>> Begin

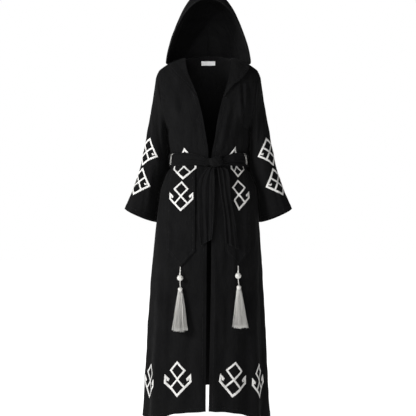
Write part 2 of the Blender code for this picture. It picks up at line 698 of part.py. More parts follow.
def make_pockets():
    """Each pocket panel: the front's points from under the sash to a pointed end, moved out."""
    share = np.array(POCKET_SHARES)[None, :]
    for pocket in POCKETS:
        slope = 1 - np.abs(2 * share - 1)
        bottom = POCKET_CORNER + (pocket["tip_z"] - POCKET_CORNER) * slope
        straight = BODY_HEIGHTS[(BODY_HEIGHTS < POCKET_TOP) & (BODY_HEIGHTS > POCKET_LAST_ROW)][:, None]
        pointed = POCKET_LAST_ROW + (bottom - POCKET_LAST_ROW) * np.array([[0.0], [0.5], [1.0]])
        height = np.concatenate([straight + 0.0 * share, pointed])
        widen = ease((POCKET_TOP - height) / POCKET_WIDEN)
        side_a = pocket["top"][0] + (pocket["low"][0] - pocket["top"][0]) * widen
        side_b = pocket["top"][1] + (pocket["low"][1] - pocket["top"][1]) * widen
        x = side_a + (side_b - side_a) * share
        base = body_point(height, turn_at(x, height))
        normal = outward(base)
        inner = base + normal * (POCKET_CLEAR + POCKET_LIFT * widen)[..., None]
        add_wall("pocket_" + pocket["name"], inner + normal * POCKET_CLOTH, inner, MUSLIN)


def make_tails():
    """The sash's two ends hang from the knot, gathered there and waved across their width."""
    tails = (("right", TAIL_RIGHT, TAIL_SLANT_RIGHT), ("left", TAIL_LEFT, TAIL_SLANT_LEFT))
    for name, table, slant in tails:
        share = np.linspace(0.0, 1.0, TAIL_ACROSS)[None, :]
        level = np.linspace(table[0, 0], table[-1, 0], TAIL_ROWS)[:, None]
        read = {key: column(table, TAIL_COLUMNS, key, "height", level) for key in TAIL_COLUMNS}
        x = read["side_a"] + (read["side_b"] - read["side_a"]) * share
        low = ease((table[0, 0] - level) / (table[0, 0] - table[-1, 0]))
        height = level + slant * low * (share - 0.5)
        off = read["off"] + read["wave"] * np.cos(2 * math.pi * TAIL_WAVES * share)
        base = body_point(height, turn_at(x, height))
        normal = outward(base)
        inner = base + normal * off[..., None]
        add_wall("belt_tail_" + name, inner + normal * BELT_CLOTH, inner, MUSLIN)


def make_knot():
    """The knot: a lump with three slanting wraps, as an oval whose radius swells and sinks."""
    polar = np.linspace(0.0, math.pi, KNOT_ROWS + 2)[1:-1, None]
    angle = np.arange(KNOT_SIDES)[None, :] * 2 * math.pi / KNOT_SIDES
    radius = (1 + KNOT_SWELL * np.cos(KNOT_WRAPS * (angle + polar))) * np.sin(polar) ** KNOT_BLUNT
    x = KNOT_CENTRE[0] + KNOT_HALF[0] * radius * np.cos(angle)
    y = KNOT_CENTRE[1] + KNOT_HALF[1] * radius * np.sin(angle)
    z = KNOT_CENTRE[2] + KNOT_HALF[2] * np.cos(polar) + 0.0 * angle
    ring = np.stack([x, y, z], axis=-1)
    count = KNOT_ROWS * KNOT_SIDES
    index = np.arange(count).reshape(-1, KNOT_SIDES)
    index = np.concatenate([index, index[:, :1]], axis=1)
    parts = [quads(index)]
    for row, tip in ((0, count), (-1, count + 1)):
        edge = index[row]
        fan = np.stack([edge[:-1], edge[1:], np.full(KNOT_SIDES, tip)], axis=-1)
        parts.append(fan if row else fan[:, ::-1])
    centre = np.array(KNOT_CENTRE)
    tall = np.array([0.0, 0.0, KNOT_HALF[2]])
    points = np.concatenate([ring.reshape(-1, 3), [centre + tall], [centre - tall]])
    add_body("belt_knot", points, np.concatenate(parts), MUSLIN)


def make_belt_loops():
    """Thread loops at the side seams that the sash runs through."""
    q = np.linspace(0.0, 1.0, LOOP_POINTS)
    height = LOOP_ENDS[0] + (LOOP_ENDS[1] - LOOP_ENDS[0]) * q
    turn = LOOP_TURNS[0] + (LOOP_TURNS[1] - LOOP_TURNS[0]) * q ** 2
    for name, side in (("right", -1), ("left", 1)):
        spread = body_point(height[:, None], side * (turn[:, None] + np.array([[-1.0, 0.0, 1.0]])))
        normal = outward(spread)[:, 1]
        off = LOOP_FOOT + (LOOP_OFF - LOOP_FOOT) * np.sin(math.pi * q) ** LOOP_BLUNT
        path = spread[:, 1] + normal * off[:, None]
        add_tube("belt_loop_" + name, path, np.full(LOOP_POINTS, LOOP_RADIUS), LOOP_SIDES, SILK)


def make_label():
    """A plain tape label on the inner side of the back, under the neck seam."""
    level = np.array([[LABEL_TOP_Z], [LABEL_BOTTOM_Z]])
    x = np.linspace(-LABEL_HALF, LABEL_HALF, LABEL_ACROSS)[None, :]
    seam = seam_height(x, True)
    height = (level - seam) / (1 - seam / ARMPIT)
    turn = 180.0 - turn_at(x, height)
    turn = (turn + 180.0) % 360.0 - 180.0
    base = body_point(height, turn)
    normal = outward(base)
    near = base - normal * (CLOTH + LABEL_CLEAR)
    add_wall("label", near, near - normal * LABEL_CLOTH, LABEL_TAPE)


def pocket_tip(pocket):
    """Middle of the cloth at a pocket's point, from a small patch of the front around it."""
    step = 0.002
    height = pocket["tip_z"] + np.array([[step], [0.0]])
    x = sum(pocket["low"]) / 2 + np.array([[-step, 0.0, step]])
    base = body_point(height, turn_at(x, height))
    return (base + outward(base) * (POCKET_CLEAR + POCKET_LIFT + POCKET_CLOTH / 2))[1, 1]


def ball_profile(centre, radius, rows):
    """Path and radii of a ball, from just below its top to just above its underside."""
    polar = np.linspace(BEAD_POLE, math.pi - BEAD_POLE, rows)
    path = np.array(centre) + np.stack([0 * polar, 0 * polar, radius * np.cos(polar)], axis=-1)
    return path, radius * np.sin(polar)


def make_skirt(name, top, bottom, ring_z):
    """The tassel's bound head with its locks. The head's underside is a round grid of cells, and each
    cell is drawn out into a lock with four sides, so that all roots are part of the head."""
    around = LOCKS_AROUND
    angle = np.arange(around) * 2 * math.pi / around
    circle = np.stack([np.cos(angle), np.sin(angle)], axis=-1)
    points, triangles = [], []

    def add(block):
        start = len(points)
        points.extend(block)
        return np.arange(start, start + len(block))

    def ring(radius, z, centre):
        flat = circle * radius
        return np.stack([centre[0] + flat[:, 0], centre[1] + flat[:, 1], np.full(around, z)], axis=-1)

    rings = [add(ring(radius, ring_z - fall, top)) for radius, fall in HEAD_PROFILE]
    cap = add([np.array([top[0], top[1], ring_z + HEAD_CAP])])[0]
    head_end = ring_z - HEAD_PROFILE[-1][1]
    radii = np.linspace(HEAD_PROFILE[-1][0], LOCK_CORE, LOCK_RINGS + 1)[1:]
    under = [rings[-1]] + [add(ring(radius, head_end, top)) for radius in radii]
    hub = add([np.array([top[0], top[1], head_end])])[0]
    for k in range(around):
        n = (k + 1) % around
        triangles.append((rings[0][k], rings[0][n], cap))
        triangles.append((under[-1][n], under[-1][k], hub))
    for one, other in zip(rings[:-1], rings[1:]):
        for k in range(around):
            n = (k + 1) % around
            triangles.append((one[k], other[k], other[n]))
            triangles.append((one[k], other[n], one[n]))
    spread = np.array([SKIRT_HALF_WIDTH, SKIRT_HALF_DEPTH, 0.0]) / HEAD_PROFILE[-1][0]
    for level, (outside, inside) in enumerate(zip(under[:-1], under[1:])):
        for k in range(around):
            n = (k + 1) % around
            cell = [outside[k], outside[n], inside[n], inside[k]]
            corners = np.array([points[i] for i in cell])
            middle = corners.mean(axis=0)
            root = middle + (corners - middle) * LOCK_FILL
            low = (root - top) * spread + bottom
            low[:, 2] += LOCK_STAGGER * ((k * 5 + level * 3) % 4) / 3
            start = add(root)
            end = add(low)
            for i in range(LOCK_SIDES):
                j = (i + 1) % LOCK_SIDES
                triangles.append((cell[i], cell[j], start[j]))
                triangles.append((cell[i], start[j], start[i]))
                triangles.append((start[i], start[j], end[j]))
                triangles.append((start[i], end[j], end[i]))
            triangles.append((end[0], end[1], end[2]))
            triangles.append((end[0], end[2], end[3]))
    add_body(name, points, triangles, SILK)


def make_tassels():
    """A tassel hangs clear of the skirt from each pocket's point: cord, bead, thin cord, skirt."""
    up = np.array([0.0, 0.0, 1.0])
    forward = np.array([0.0, -1.0, 0.0])
    for tassel in TASSELS:
        side = tassel["name"]
        tip = pocket_tip(POCKETS[tassel["pocket"]])
        bead = np.array([tip[0] - BEAD_ASIDE, tip[1] - BEAD_OFF, tassel["bead_z"]])
        head = np.array([tip[0] + tassel["lean"] * HEAD_LEAN, tip[1] - HEAD_OFF, tassel["head_z"]])
        end = np.array([tip[0] + tassel["lean"], tip[1] - SKIRT_OFF, tassel["end_z"]])
        top = tip - up * CORD_TOP_GAP
        low = bead + up * (BEAD_RADIUS + BEAD_TOP_GAP)
        q = np.linspace(0.0, 1.0, CORD_POINTS)[:, None]
        path = top + (low - top) * q + forward * CORD_BEND * np.sin(math.pi * q)
        radii = np.linspace(CORD_TOP_RADIUS, CORD_RADIUS, CORD_POINTS)
        add_tube("tassel_cord_" + side, path, radii, CORD_SIDES, SILK)
        path, radii = ball_profile(bead, BEAD_RADIUS, BEAD_ROWS)
        add_tube("tassel_bead_" + side, path, radii, BEAD_SIDES, SILK)
        top = bead - up * (BEAD_RADIUS + BEAD_LOW_GAP)
        low = head + up * HEAD_GAP
        path = top + (low - top) * np.linspace(0.0, 1.0, THIN_CORD_POINTS)[:, None]
        radii = np.full(THIN_CORD_POINTS, THIN_CORD_RADIUS)
        add_tube("tassel_thin_cord_" + side, path, radii, THIN_CORD_SIDES, SILK)
        make_skirt("tassel_skirt_" + side, head, end, tassel["head_z"])


def main():
    clear_scene()
    make_body()
    make_sleeves()
    make_hood()
    make_lapels()
    make_belt_band()
    make_knot()
    make_tails()
    make_pockets()
    make_belt_loops()
    make_label()
    make_tassels()


main()
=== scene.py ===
# %% [markdown]
# # A hooded muslin kaftan, dressed for its picture
#
# The construction model holds each piece of cloth as a stiff wall, the right size and in the right place.
# This notebook makes the same garment as it looks: thin crinkled cloth that hangs in folds, satin stitch
# embroidery, a tied sash, thread loops and silky tassels.
#
# Metres throughout, +Z up. The front faces -Y and the wearer's left is +X. The origin is the middle of the
# line between the two shoulder seams, where the wearer's shoulders hold the garment.

# %% Load the construction model
import math

import bpy
import numpy as np
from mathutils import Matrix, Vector


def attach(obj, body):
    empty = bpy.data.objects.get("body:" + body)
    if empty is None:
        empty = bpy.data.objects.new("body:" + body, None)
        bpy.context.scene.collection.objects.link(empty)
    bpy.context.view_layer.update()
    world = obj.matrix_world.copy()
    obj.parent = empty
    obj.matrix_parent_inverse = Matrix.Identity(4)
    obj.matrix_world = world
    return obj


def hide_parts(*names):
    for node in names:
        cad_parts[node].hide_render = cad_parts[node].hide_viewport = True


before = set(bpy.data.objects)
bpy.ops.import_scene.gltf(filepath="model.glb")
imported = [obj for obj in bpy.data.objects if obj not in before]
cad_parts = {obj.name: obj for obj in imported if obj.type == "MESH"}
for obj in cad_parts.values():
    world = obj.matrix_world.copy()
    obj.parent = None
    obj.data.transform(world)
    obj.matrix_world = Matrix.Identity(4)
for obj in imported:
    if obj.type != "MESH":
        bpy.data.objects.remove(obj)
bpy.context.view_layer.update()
print("pieces in the construction model:", len(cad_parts))

# %% [markdown]
# ## The camera
#
# The photograph looks level at the middle of the skirt from straight ahead, from far enough away that the
# sides hardly draw together. A lens is chosen by the half width it sees at the garment: 0.832 m from 2.9 m.

# %% Camera
EYE = Vector((-0.0012, -2.900, -0.568))
HALF_VIEW = 0.832
SENSOR = 36.0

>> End

▸ **STATED GOAL**
Print the listing above from its first line through the line with "POCKET_CLOTH, inner, MUSLIN)", and stop there.

▸ **CORRECT RESPONSE**
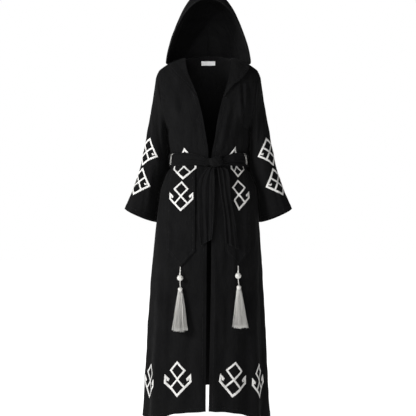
Write part 2 of the Blender code for this picture. It picks up at line 698 of part.py. More parts follow.
def make_pockets():
    """Each pocket panel: the front's points from under the sash to a pointed end, moved out."""
    share = np.array(POCKET_SHARES)[None, :]
    for pocket in POCKETS:
        slope = 1 - np.abs(2 * share - 1)
        bottom = POCKET_CORNER + (pocket["tip_z"] - POCKET_CORNER) * slope
        straight = BODY_HEIGHTS[(BODY_HEIGHTS < POCKET_TOP) & (BODY_HEIGHTS > POCKET_LAST_ROW)][:, None]
        pointed = POCKET_LAST_ROW + (bottom - POCKET_LAST_ROW) * np.array([[0.0], [0.5], [1.0]])
        height = np.concatenate([straight + 0.0 * share, pointed])
        widen = ease((POCKET_TOP - height) / POCKET_WIDEN)
        side_a = pocket["top"][0] + (pocket["low"][0] - pocket["top"][0]) * widen
        side_b = pocket["top"][1] + (pocket["low"][1] - pocket["top"][1]) * widen
        x = side_a + (side_b - side_a) * share
        base = body_point(height, turn_at(x, height))
        normal = outward(base)
        inner = base + normal * (POCKET_CLEAR + POCKET_LIFT * widen)[..., None]
        add_wall("pocket_" + pocket["name"], inner + normal * POCKET_CLOTH, inner, MUSLIN)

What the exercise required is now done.